** start of Data section **
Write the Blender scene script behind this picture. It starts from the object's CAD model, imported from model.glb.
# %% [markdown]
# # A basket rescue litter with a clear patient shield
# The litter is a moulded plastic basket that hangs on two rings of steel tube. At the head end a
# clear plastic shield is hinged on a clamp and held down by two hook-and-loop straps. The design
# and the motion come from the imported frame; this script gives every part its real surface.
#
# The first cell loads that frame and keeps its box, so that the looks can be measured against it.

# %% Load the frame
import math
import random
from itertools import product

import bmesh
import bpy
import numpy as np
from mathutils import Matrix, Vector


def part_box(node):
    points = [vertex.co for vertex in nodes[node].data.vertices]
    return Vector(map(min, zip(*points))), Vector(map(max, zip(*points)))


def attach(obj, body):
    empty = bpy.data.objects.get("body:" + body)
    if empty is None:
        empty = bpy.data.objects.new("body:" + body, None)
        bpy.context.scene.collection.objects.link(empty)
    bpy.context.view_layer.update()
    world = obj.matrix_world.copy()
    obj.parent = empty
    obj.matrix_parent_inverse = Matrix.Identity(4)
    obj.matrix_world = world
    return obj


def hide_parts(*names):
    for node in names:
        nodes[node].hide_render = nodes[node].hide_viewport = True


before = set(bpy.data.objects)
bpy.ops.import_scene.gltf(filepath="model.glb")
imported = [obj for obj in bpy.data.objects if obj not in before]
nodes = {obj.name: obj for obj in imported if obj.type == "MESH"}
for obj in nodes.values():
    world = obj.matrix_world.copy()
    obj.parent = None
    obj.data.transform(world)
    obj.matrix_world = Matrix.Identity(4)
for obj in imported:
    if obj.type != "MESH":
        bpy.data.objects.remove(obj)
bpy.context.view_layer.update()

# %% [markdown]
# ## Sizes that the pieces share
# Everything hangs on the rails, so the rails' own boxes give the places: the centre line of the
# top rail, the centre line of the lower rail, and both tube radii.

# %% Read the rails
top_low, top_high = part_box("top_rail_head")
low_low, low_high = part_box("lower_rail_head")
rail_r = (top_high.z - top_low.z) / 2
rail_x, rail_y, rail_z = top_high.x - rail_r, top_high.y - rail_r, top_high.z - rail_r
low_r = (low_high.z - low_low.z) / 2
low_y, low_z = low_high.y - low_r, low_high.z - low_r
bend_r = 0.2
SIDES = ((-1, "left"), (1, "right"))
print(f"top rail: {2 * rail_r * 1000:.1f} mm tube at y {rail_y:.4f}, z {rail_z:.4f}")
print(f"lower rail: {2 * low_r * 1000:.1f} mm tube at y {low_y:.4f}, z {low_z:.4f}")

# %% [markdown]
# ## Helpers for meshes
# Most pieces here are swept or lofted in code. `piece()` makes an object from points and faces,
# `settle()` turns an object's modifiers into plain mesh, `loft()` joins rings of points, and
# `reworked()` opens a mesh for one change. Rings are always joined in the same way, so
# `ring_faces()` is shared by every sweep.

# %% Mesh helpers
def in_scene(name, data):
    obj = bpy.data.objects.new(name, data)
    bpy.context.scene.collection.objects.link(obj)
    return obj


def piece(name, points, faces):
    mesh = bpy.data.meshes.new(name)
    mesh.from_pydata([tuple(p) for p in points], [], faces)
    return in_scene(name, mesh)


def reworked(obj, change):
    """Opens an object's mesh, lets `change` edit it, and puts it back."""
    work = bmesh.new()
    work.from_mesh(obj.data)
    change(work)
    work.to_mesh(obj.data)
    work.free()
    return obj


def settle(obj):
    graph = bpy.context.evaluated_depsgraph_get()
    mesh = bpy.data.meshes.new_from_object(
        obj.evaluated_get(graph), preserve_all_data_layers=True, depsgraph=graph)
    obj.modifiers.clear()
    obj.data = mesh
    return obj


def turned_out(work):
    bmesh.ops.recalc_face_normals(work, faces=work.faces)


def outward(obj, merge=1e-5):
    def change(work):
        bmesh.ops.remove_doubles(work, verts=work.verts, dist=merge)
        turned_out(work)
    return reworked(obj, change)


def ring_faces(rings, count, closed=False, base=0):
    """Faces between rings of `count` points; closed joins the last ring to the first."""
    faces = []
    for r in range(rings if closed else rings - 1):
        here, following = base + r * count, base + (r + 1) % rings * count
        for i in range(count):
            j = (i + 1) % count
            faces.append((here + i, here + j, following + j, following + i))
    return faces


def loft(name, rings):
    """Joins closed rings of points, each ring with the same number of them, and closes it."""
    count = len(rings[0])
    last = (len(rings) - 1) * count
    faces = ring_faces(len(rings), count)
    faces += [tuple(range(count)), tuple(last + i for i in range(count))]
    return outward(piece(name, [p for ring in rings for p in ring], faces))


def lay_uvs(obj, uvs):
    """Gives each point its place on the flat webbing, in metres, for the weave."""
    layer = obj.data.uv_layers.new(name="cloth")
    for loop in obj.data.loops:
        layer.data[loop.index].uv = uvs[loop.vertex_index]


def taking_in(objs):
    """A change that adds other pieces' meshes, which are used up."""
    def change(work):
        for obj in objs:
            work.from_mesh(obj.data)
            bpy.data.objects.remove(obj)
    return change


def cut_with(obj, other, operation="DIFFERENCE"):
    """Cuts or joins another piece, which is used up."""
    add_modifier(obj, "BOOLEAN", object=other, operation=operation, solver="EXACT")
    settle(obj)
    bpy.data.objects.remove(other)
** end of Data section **
## Task brief
Word for word, reproduce the listing above from its start up to and including the line that has "points = [vertex.co". Give only those lines.

## Task solution
Write the Blender scene script behind this picture. It starts from the object's CAD model, imported from model.glb.
# %% [markdown]
# # A basket rescue litter with a clear patient shield
# The litter is a moulded plastic basket that hangs on two rings of steel tube. At the head end a
# clear plastic shield is hinged on a clamp and held down by two hook-and-loop straps. The design
# and the motion come from the imported frame; this script gives every part its real surface.
#
# The first cell loads that frame and keeps its box, so that the looks can be measured against it.

# %% Load the frame
import math
import random
from itertools import product

import bmesh
import bpy
import numpy as np
from mathutils import Matrix, Vector


def part_box(node):
    points = [vertex.co for vertex in nodes[node].data.vertices]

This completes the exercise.